Le 20 septembre 2021, monsieur [B] [G] a acheté auprès de la société allemande DREAM CAR, un véhicule de marque VOLSWAGEN, modèle GOLF 7 R, ayant pour numéro d'identification WVWZZZAUZEW264839, pour un prix de 24.800 euros.

Par un contrat en date du 21 septembre 2021, monsieur [B] [G] a souscrit une assurance pour son véhicule auprès de la S.A. SURAVENIR ASSURANCES.

Le 25 mars 2022, monsieur [B] [G] a obtenu un certificat définitif d'immatriculation pour le véhicule qu'il avait acquis, désormais immatriculé GF-343-KR.

Le 14 juin 2022, Monsieur [B] [G] a déposé plainte pour le vol de son véhicule auprès des services de gendarmerie de Neuville sur Saône (69).

Le 15 juin 2022, la S.A. SURAVENIR ASSURANCES a accusé réception de la déclaration de sinistre effectuée par monsieur [B] [G] au titre du vol de son véhicule, déclaration de sinistre signée et datée sur papier en date du 17 juin 2022.

Après que monsieur [B] [G] ait envoyé deux clés de son véhicule, une analyse électronique a été réalisée par le cabinet DIAG CONCEPT SERVICES sur ces clés et un rapport a été rendu le 30 juin 2022.

Se prévalant de l'irrespect par monsieur [B] [G] de ses obligations résultant du contrat d'assurance en raison d'une fausse déclaration de sinistre, la S.A. SURAVENIR ASSURANCES lui a, par un courrier en date du 06 juillet 2022, opposé une déchéance de garantie.

Par un courrier du 15 août 2022, la S.A. SURAVENIR ASSURANCES a notifié à monsieur [B] [G] la résiliation de son contrat d'assurance en raison d'une augmentation trop importante de ses sinistres.

Le 07 septembre 2022, le conseil de monsieur [B] [G] a contesté le refus de prise en charge de son sinistre auprès de la S.A. SURVANENIR ASSURANCES, qui, dans une réponse du 21 novembre 2022, a maintenu son refus.

Après une réunion d'expertise le 07 janvier 2023 en présence de monsieur [B] [G] et de la S.A. SURAVENIR ASSURANCES, un rapport d'expertise amiable portant sur les clés du véhicule était rendu le 22 mars 2023 par monsieur [Y] [L].

Par un acte de commissaire de justice en date du 02 mai 2023, monsieur [B] [G] a fait assigner la S.A. SURAVENIR ASSURANCES devant le tribunal judiciaire de Bourg en Bresse, afin de voir condamner cette société à lui payer la somme de 21.338 euros en application du contrat d'assurance souscrit et la somme de 5.000 euros de dommages-intérêts.

Le juge de la mise en état a ordonné la clôture de l'instruction au 09 novembre 2023 par une décision du même jour.

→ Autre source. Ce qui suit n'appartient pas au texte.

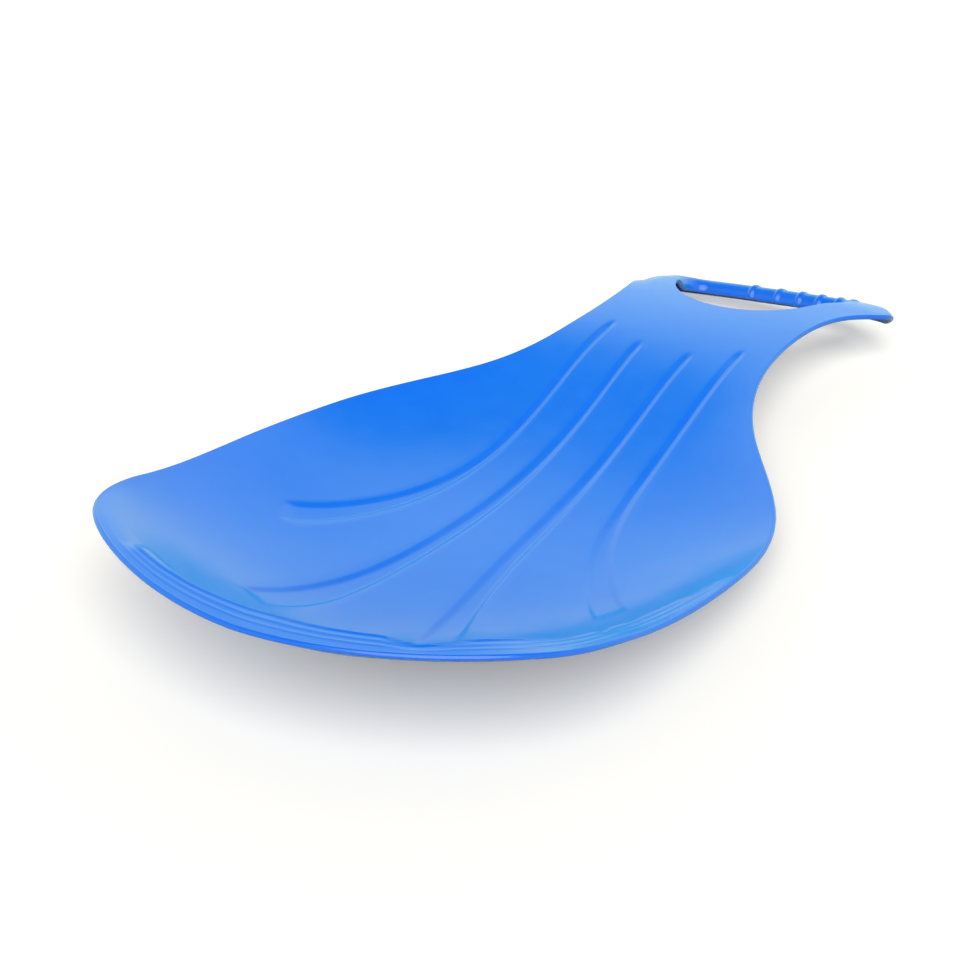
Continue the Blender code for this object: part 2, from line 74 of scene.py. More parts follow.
# Heights of the plain upper surface at distances from the rear lip, along the middle and the rim
LIP_HEIGHT = 76.0
SEAT_LINE = (
    (45.0, 37.5), (90.0, 15.3), (140.0, 6.6), (200.0, 4.1), (260.0, 3.7), (320.0, 9.3),
    (370.0, 20.9), (420.0, 34.3),
)
NECK_LINE = ((472.0, 39.0), (540.0, 35.0), (566.0, 30.6), (588.0, 22.5), (606.0, 13.5))
SEAT_RIM = (
    (55.0, 73.7), (100.0, 58.2), (150.0, 44.0), (210.0, 33.7), (270.0, 27.0), (330.0, 28.0),
    (380.0, 31.6), (430.0, 37.4),
)
NECK_RIM = ((472.0, 39.0), (540.0, 33.6), (566.0, 26.6), (588.0, 18.5), (606.0, 9.5))

# Cross-section of the sheet: straight walls at the rear lip, a full dish beyond FULLNESS_LENGTH
REAR_SOFTNESS = 0.25
SEAT_FULLNESS = 3.3
FULLNESS_LENGTH = 200.0
NARROWEST_HALF_WIDTH = 0.001
LARGEST_WIDTH_SHARE = 1.1
SLOPE_STEP = 0.5

# The neck twists on its way to the front edge
TWIST_START_Y = 430.0
TWIST_EASE = 1.5
TWIST_AXIS_HEIGHT = 80.0

# The left ear of the grip sags below the line of the neck. The sag grows off the middle, given
# as (start, length), and along the neck, given as (start, length, end, length before the end).
EAR_SAG = 8.0
EAR_SAG_X = (60.0, 36.0)
EAR_SAG_Y = (515.0, 40.0, 591.0, 28.0)

# Pressed runners: (y, x of the inner wall, x of the outer wall), and where they end. A wall is
# RUNNER_WALL wide, within WALL_SHARES of the runner's width.
INNER_RUNNER = (
    (53.0, 47.0, 65.5), (74.5, 41.0, 62.5), (94.5, 33.5, 57.3), (150.0, 22.2, 39.7),
    (221.0, 14.7, 27.7), (293.0, 12.3, 23.0), (365.0, 12.3, 20.5), (437.0, 13.4, 21.2),
)
OUTER_RUNNER = (
    (110.0, 119.0, 129.0), (143.0, 118.0, 132.0), (163.0, 100.0, 127.5), (183.0, 83.5, 109.0),
    (213.0, 65.5, 85.0), (273.0, 46.8, 58.3), (334.0, 41.9, 50.3), (394.0, 41.4, 49.4),
    (454.0, 41.1, 48.8),
)
INNER_REAR_ENDS = (73.0, 80.0)
OUTER_REAR_ENDS = (164.0, 182.0)
INNER_FRONT_END = 437.0
OUTER_FRONT_END = 454.0
RUNNER_WALL = 5.0
WALL_SHARES = (0.05, 0.5)
RUNNER_REAR_FADE = 7.0
RUNNER_FRONT_FADE = 12.0

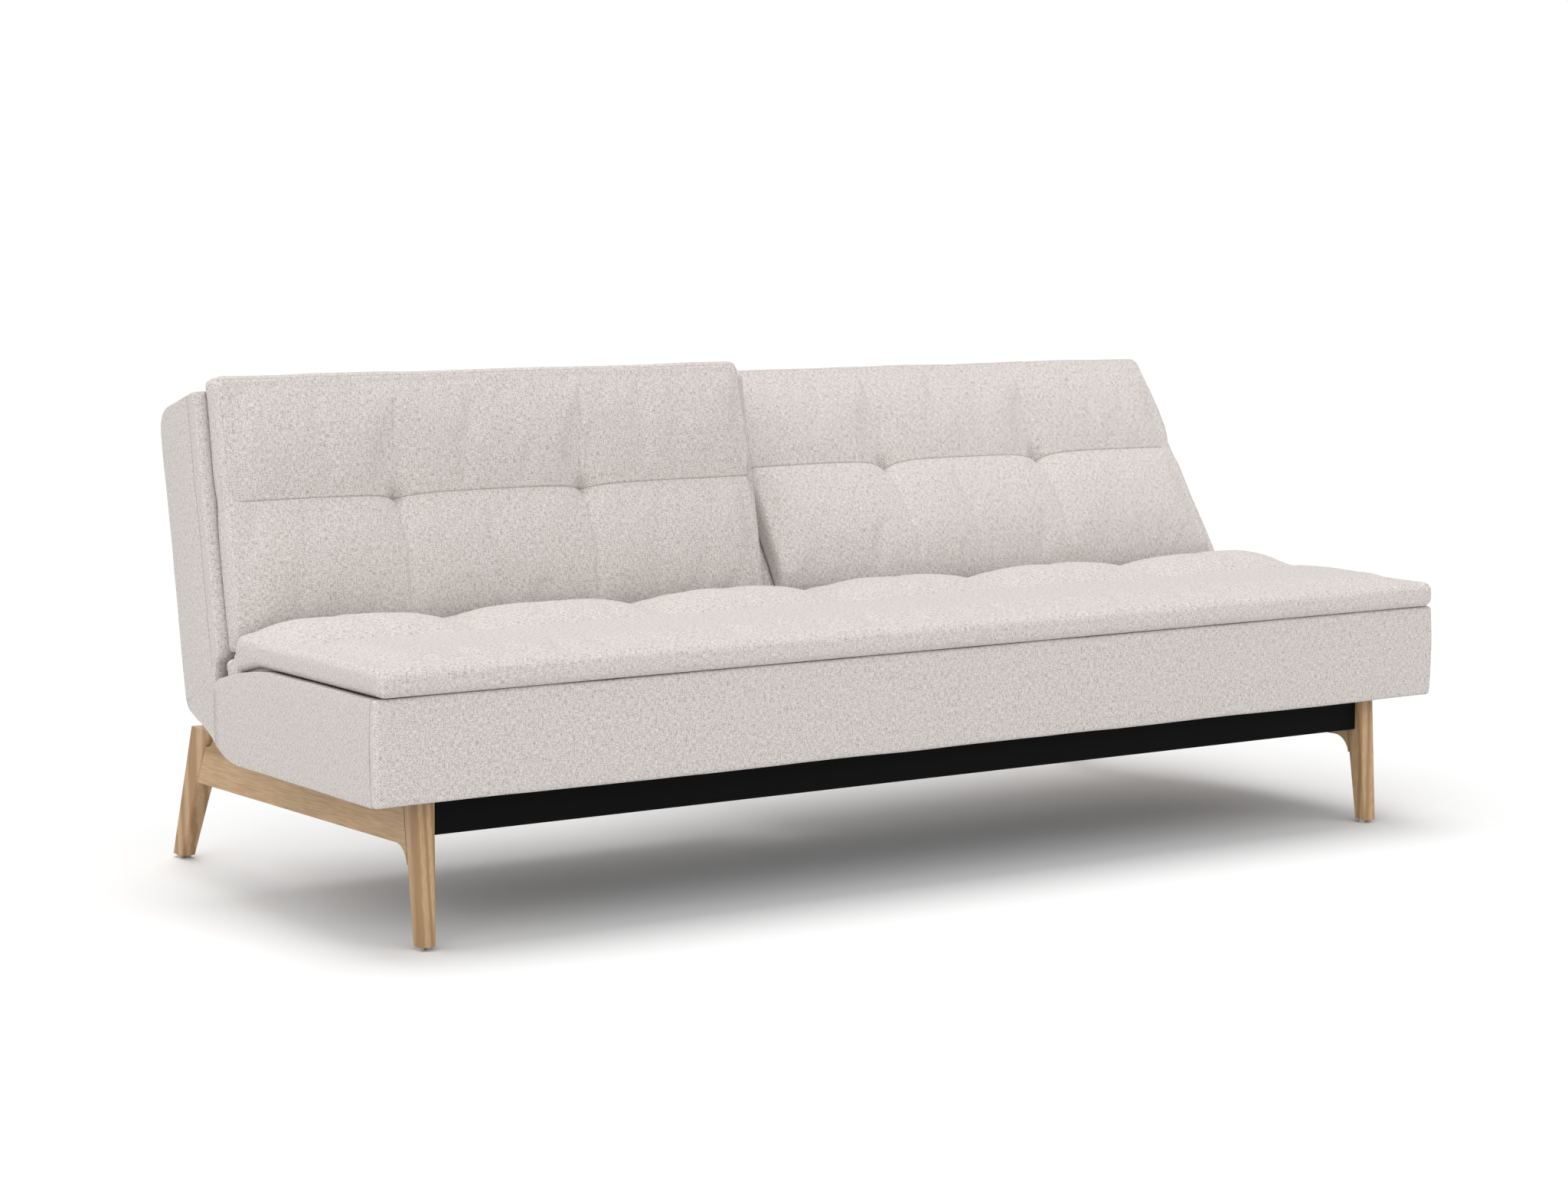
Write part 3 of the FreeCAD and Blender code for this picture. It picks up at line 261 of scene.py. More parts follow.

Prétentions et moyens des parties

Aux termes de ses dernières conclusions n°2 notifiées par voie électronique le 11 octobre 2023, monsieur [B] [G] sollicite du tribunal qu'il :
- Condamne la S.A. SURAVENIR ASSURANCES à lui payer la somme de 21.338 euros en application du contrat d'assurance souscrit ;
- Condamne la S.A. SURAVENIR ASSURANCES à lui payer la somme de 5.000 euros de dommages-intérêts pour réticence abusive ;
- Condamne la S.A. SURAVENIR ASSURANCES aux dépens ;
- Condamne la S.A. SURAVENIR ASSURANCES à lui payer la somme de 4.500 euros au titre de l'article 700 du code de procédure civile.

A titre liminaire, monsieur [B] [G] se fonde sur l'article R. 631-3 du code de la consommation et affirme qu'il est domicilié dans le ressort du tribunal judiciaire de Bourg en Bresse et que ce tribunal est donc compétent.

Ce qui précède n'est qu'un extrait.